The 27-year-old will take on Ireland’s Sam Barry today for a place in the main draw.
Now unranked, he needed a wild card from the Lawn Tennis Association just to enter qualifying in Glasgow, with the governing body’s support conditional on the former British No. 2 passing a number of physical tests, agreeing to random drug testing and contributing to anti-doping education.
Evans has worked his way up virtually from the bottom before but admits this scenario feels very different, not least because he did not pick up a racket between learning of his failed test last June and when he was allowed to set foot in official training facilities again two months ago.
Whiling away the hours proved difficult, with Evans spending most of the time living with his girlfriend Aleah in Cheltenham.
He said: “It was amazing, I was saying to my girlfriend how long a working day actually is. Daytime TV is not good. I was probably the worst boyfriend there has ever been for nine months.
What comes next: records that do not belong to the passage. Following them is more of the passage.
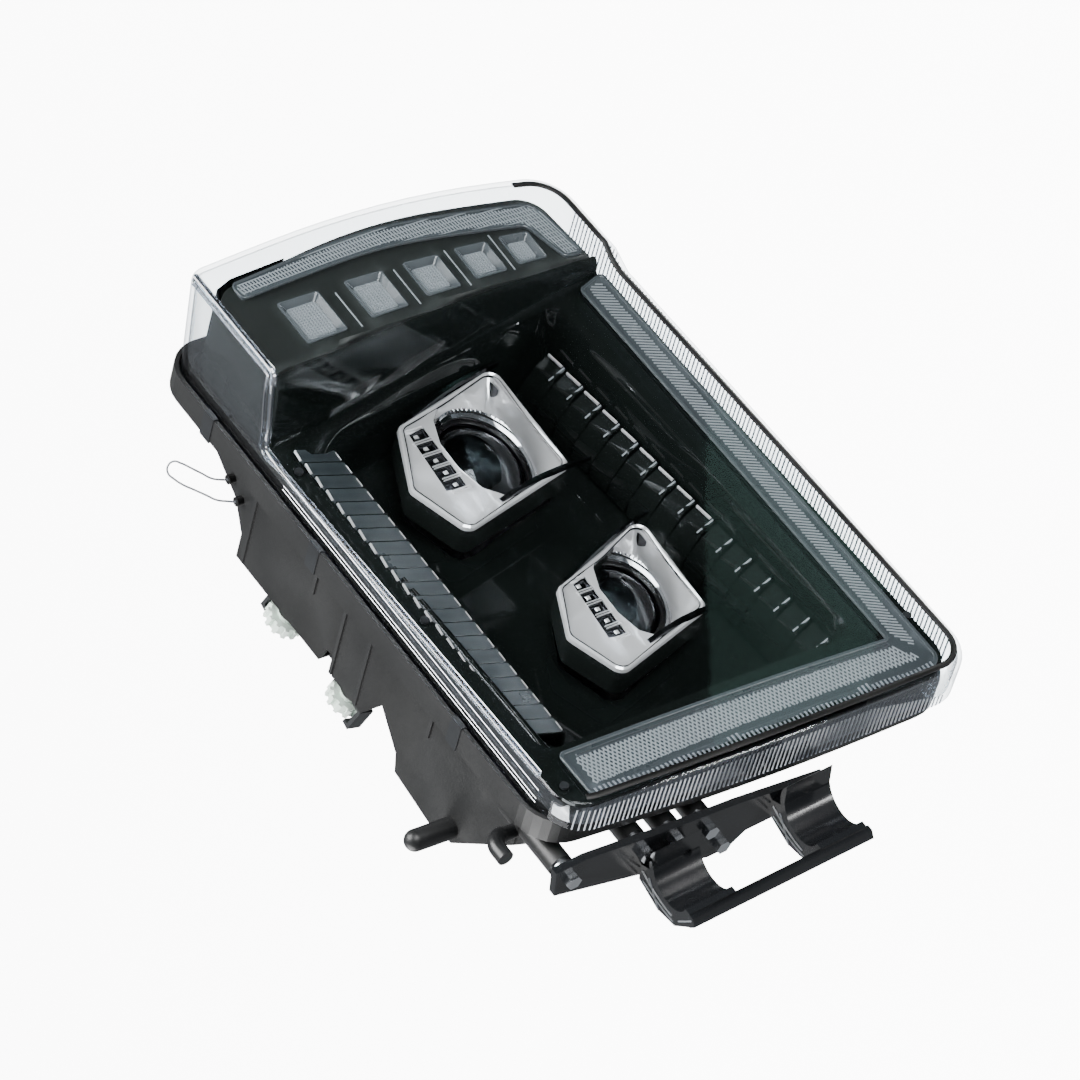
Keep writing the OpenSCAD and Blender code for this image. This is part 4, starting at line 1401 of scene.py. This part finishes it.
@dataclass
class DaytimeBar:
    """The L-shaped daytime running light guide along the bottom and the inner end."""

    bar: tuple = ((15, -30, 4), (54, -30, 4), (46, -303, 3), (408, -283, 3), (414, -304, 3),
                  (15, -328, 10))
    long_leg: tuple = ((50, -306, 2), (407, -286.5, 2), (410, -301, 2), (22, -322.5, 4))
    short_leg: tuple = ((20, -36, 2), (48, -36, 2), (41, -302, 2), (22, -318, 2))
    inner_line: tuple = ((47, -40, 2), (49, -40, 2), (43, -300, 2), (41, -300, 2))
    drop: float = 8.8

    def build(self) -> None:
        """Makes the guide, its border and its ribs."""
        guide, border, ribs = Solid(), Solid(), Solid()
        top = SHAPE.at(self.drop)
        loop = evened(rounded_loop(self.bar))
        guide.sheet(loop, [], top, 2.6, 8.0)
        guide.build("drl_guide_frosted", Finishes.FROSTED, replaces=["drl_light_guide"],
                    slot="light_guide", bevel=0.4)
        border.strip(loop, lift(loop, self.drop)[:, 2], 3.0, 1.1, 0.4, loop=True)
        inner = evened(rounded_loop(self.inner_line))
        border.strip(inner, lift(inner, self.drop)[:, 2], 1.0, 0.8, 0.2, loop=True)
        border.build("drl_guide_border", Finishes.SMOKED_EDGE, slot="light_guide")
        ribs_across(ribs, evened(rounded_loop(self.long_leg)), top, 2.6, 1.3, 0.55, 62)
        for angle in (30, -30):
            ribs_across(ribs, evened(rounded_loop(self.short_leg)), top, 3.0, 1.2, 0.5, angle)
        ribs.build("drl_guide_ribs", Finishes.FROSTED_RIB, slot="light_guide")


@dataclass
class TurnSignal:
    """The brow's charcoal panel, its five square optics and the light guide round them."""

    drop: float = 14.0
    edge: tuple = ((393, -14, 4), (488, -14, 20), (506, -150, 500), (492, -292, 22),
                   (420.5, -302, 8))
    bar: tuple = ((474, -30, 4), (489, -30, 4), (498, -150, 400), (484, -286, 16), (430, -296, 4),
                  (430, -280, 4), (466, -268, 10), (480, -150, 400))
    middles: tuple = (-67, -122, -171, -215, -254)
    along: tuple = (40, 36, 32, 29, 26)
    across: tuple = (33, 31, 29, 27, 25)
    first_a: float = 440.0
    floor_inset: float = 4.6
    floor_drop: float = 2.8
    wall: tuple = ((393.5, -60), (393.5, -18), (396, -14.4), (478, -14.4), (492, -20),
                   (497, -34), (499, -80))
    wall_thick: float = 2.0
    wall_foot: float = -8.0
    divides: tuple = (-95, -147, -193.5, -235)
    divide_start: float = 418.0
    divide_half: float = 18.0
    guide_drop: float = 11.2

    def square(self, i: int, inset: float) -> np.ndarray:
        """Outline of one optic.

        Args:
            i: its number, from the lens's top edge down.
            inset: how far inside its edge.

        Returns:
            N by 2, (a, b).
        """
        a, b = self.first_a + 2 * i, self.middles[i]
        x, y = self.along[i] / 2 - inset, self.across[i] / 2 - inset
        r = 2.2
        return rounded_loop(((a - x - 1, b + y, r), (a + x + 1, b + y, r), (a + x, b - y, r),
                             (a - x, b - y, r)), 4, 5)

    def skirt(self) -> None:
        """The black wall that closes the panel's top edge and outer end."""
        wall = np.array(self.wall, float)
        back = wall + (-self.wall_thick, -self.wall_thick)
        high = SHAPE.at(self.drop)(np.maximum(wall[:, 0], 400.0), wall[:, 1])
        low = np.full(len(wall), self.wall_foot)
        solid = Solid()
        solid.loft([np.column_stack([wall, high]), np.column_stack([wall, low]),
                    np.column_stack([back, low]), np.column_stack([back, high])],
                   closed=False, caps=False)
        solid.bar((404, -14.0, 6), (470, -13.8, 52), 0.8, 0.6, (0, 1, 0))
        solid.bar((452, -13.8, 0), (452, -13.8, 60), 0.7, 0.6, (0, 1, 0))
        solid.build("signal_panel_skirt", Finishes.BEZEL_GLOSS, slot="gloss_black", smooth=30)

    def panel(self) -> None:
        """The charcoal panel with its five square openings."""
        holes = [self.square(i, 0.2) for i in range(len(self.middles))]
        solid = Solid()
        solid.sheet(evened(rounded_loop(self.edge)), holes, SHAPE.at(self.drop), 2.6, 8.0)
        solid.build("signal_panel_satin", Finishes.PANEL_SATIN, replaces=["signal_bezel"],
                    slot="satin_black", bevel=0.5, smooth=30)

    def optics(self) -> None:
        """The five optics: a bevelled frame round each gridded floor."""
        frames, grid = Solid(), Solid()
        for i in range(len(self.middles)):
            rings = [lift(self.square(i, t), self.drop - z)
                     for t, z in ((-0.6, 0.0), (-0.6, 0.9), (0.4, 1.1),
                                  (self.floor_inset, -2.6), (self.floor_inset, -4.2))]
            frames.loft(rings, caps=False)
            floor = self.square(i, self.floor_inset)
            under = SHAPE.at(self.drop + self.floor_drop)
            grid.sheet(floor, [], under, 1.2, 8.0)
            for angle in (0, 90):
                ribs_across(grid, floor, under, 2.4, 1.0, 0.6, angle, 0.4)
        frames.build("signal_optic_frames", Finishes.SMOKED_EDGE, replaces=["signal_optics"],
                     slot="optic_clear", smooth=20)
        grid.build("signal_optic_grids", Finishes.FROSTED_RIB, slot="optic_clear")

    def dividers(self) -> None:
        """The fine raised lines between the optics."""
        top = SHAPE.at(self.drop)
        solid = Solid()
        for i, b in enumerate(self.divides):
            start = self.divide_start + 4 * i
            for first in (start, start + self.divide_half):
                p, q = np.array((first, first + self.divide_half + 0.4)), np.array((b, b))
                h = top(p, q)
                solid.bar((p[0], b, h[0]), (p[1], b, h[1]), 1.1, 0.6)
        solid.build("signal_dividers", Finishes.FROSTED_RIB, slot="optic_clear")

    def guide(self) -> None:
        """The frosted light guide round the optics, its border and its crossed ribs."""
        bar, edge, ribs = Solid(), Solid(), Solid()
        loop = evened(rounded_loop(self.bar))
        top = SHAPE.at(self.guide_drop)
        bar.sheet(loop, [], top, 2.6, 7.0)
        bar.build("signal_guide_frosted", Finishes.FROSTED, replaces=["signal_light_guide"],
                  slot="light_guide", bevel=0.4)
        edge.strip(loop, lift(loop, self.guide_drop)[:, 2], 2.2, 0.9, 0.3, loop=True)
        edge.build("signal_guide_border", Finishes.SMOKED_EDGE, slot="light_guide")
        ribs_across(ribs, loop, top, 2.6, 1.1, 0.5, 12, 2.6)
        ribs_across(ribs, loop, top, 4.2, 0.9, 0.45, 92, 2.6)
        ribs.build("signal_guide_ribs", Finishes.FROSTED_RIB, slot="light_guide")

    def build(self) -> None:
        """Makes the signal's pieces."""
        self.skirt()
        self.panel()
        self.optics()
        self.dividers()
        self.guide()


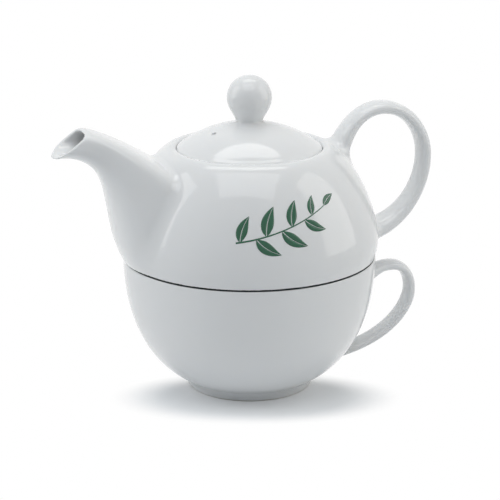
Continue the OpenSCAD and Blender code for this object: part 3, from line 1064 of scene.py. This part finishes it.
def softbox(name, place, aim, size, bright, colour=(1, 1, 1), shape="RECTANGLE"):
    """A lamp of size (wide, tall) in metres that looks as bright as given: 1 is white paper's white."""
    lamp = bpy.data.lights.new(name, "AREA")
    lamp.shape = shape
    lamp.size, lamp.size_y = size
    lamp.energy = bright * math.pi * size[0] * size[1]
    if shape == "ELLIPSE":
        lamp.energy *= math.pi / 4
    lamp.color = colour
    turned_to(bpy.data.objects.new(name, lamp), place, aim)


corners = [(-FLOOR_HALF, -FLOOR_HALF, 0), (FLOOR_HALF, -FLOOR_HALF, 0),
           (FLOOR_HALF, FLOOR_HALF, 0), (-FLOOR_HALF, FLOOR_HALF, 0)]
floor_mesh = bpy.data.meshes.new("floor")
floor_mesh.from_pydata(corners, [], [(0, 1, 2, 3)])
floor_mesh.materials.append(floor_material())
floor = bpy.data.objects.new("floor", floor_mesh)
bpy.context.scene.collection.objects.link(floor)
studio_world()
softbox("top_dish", studio(-0.04, 0.325, 1.15), studio(-0.04, 0.325, 0),
        size=(0.92, 0.42), bright=2.6, colour=(1.0, 0.985, 0.96), shape="ELLIPSE")
softbox("front_top_box", studio(-0.03, -0.39, 1.10), studio(0, 0, 0.1), size=(0.95, 0.68), bright=1.55)
softbox("left_box", studio(-0.95, 0, 0.5), studio(0, 0, 0.1),
        size=(0.5, 0.9), bright=1.6, colour=(1.0, 0.99, 0.965))
softbox("right_box", studio(0.9, -0.06, 0.6), studio(0, -0.06, 0.6),
        size=(0.6, 1.2), bright=1.5, colour=(1.0, 0.98, 0.93))

# Camera: the photograph's own view

PHOTO_PX = 500
FOCAL_PX = 2130
SHIFT_PX = 0.6
SENSOR_MM = 36

cam_data = bpy.data.cameras.new("photo_camera")
cam_data.sensor_width = SENSOR_MM
cam_data.lens = SENSOR_MM * FOCAL_PX / PHOTO_PX
cam_data.shift_x = SHIFT_PX / PHOTO_PX
cam_data.clip_start = 0.05
cam_data.clip_end = 20
camera = bpy.data.objects.new("photo_camera", cam_data)
back = Vector((-math.sin(TURN) * math.cos(RISE), -math.cos(TURN) * math.cos(RISE), math.sin(RISE)))
camera.location = LOOK + back * FAR
camera.rotation_euler = (-back).to_track_quat("-Z", "Y").to_euler()
bpy.context.scene.collection.objects.link(camera)
bpy.context.scene.camera = camera
bpy.context.scene.view_settings.view_transform = "Standard"

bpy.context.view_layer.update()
for o in (cup, teapot, lid, leaf_print):
    triangles = sum(len(p.vertices) - 2 for p in o.data.polygons)
    print(o.name, len(o.data.vertices), "points", triangles, "triangles")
“It wasn’t easy, there’s some terrible moments in those nine months. I would never want anyone to go through what having a ban is like and it’s my own fault, don’t get me wrong.”
Evans still has time on his side as he tries to plot his way back to where he feels he belongs, but there were many moments when a return to professional tennis seemed too far away to contemplate.
“Nobody can sit there in that position and say ‘I will be back’; if they say that they are lying to your face,” he said.
“I had doubts every day and there will still be doubts until there are two digits next to my name.”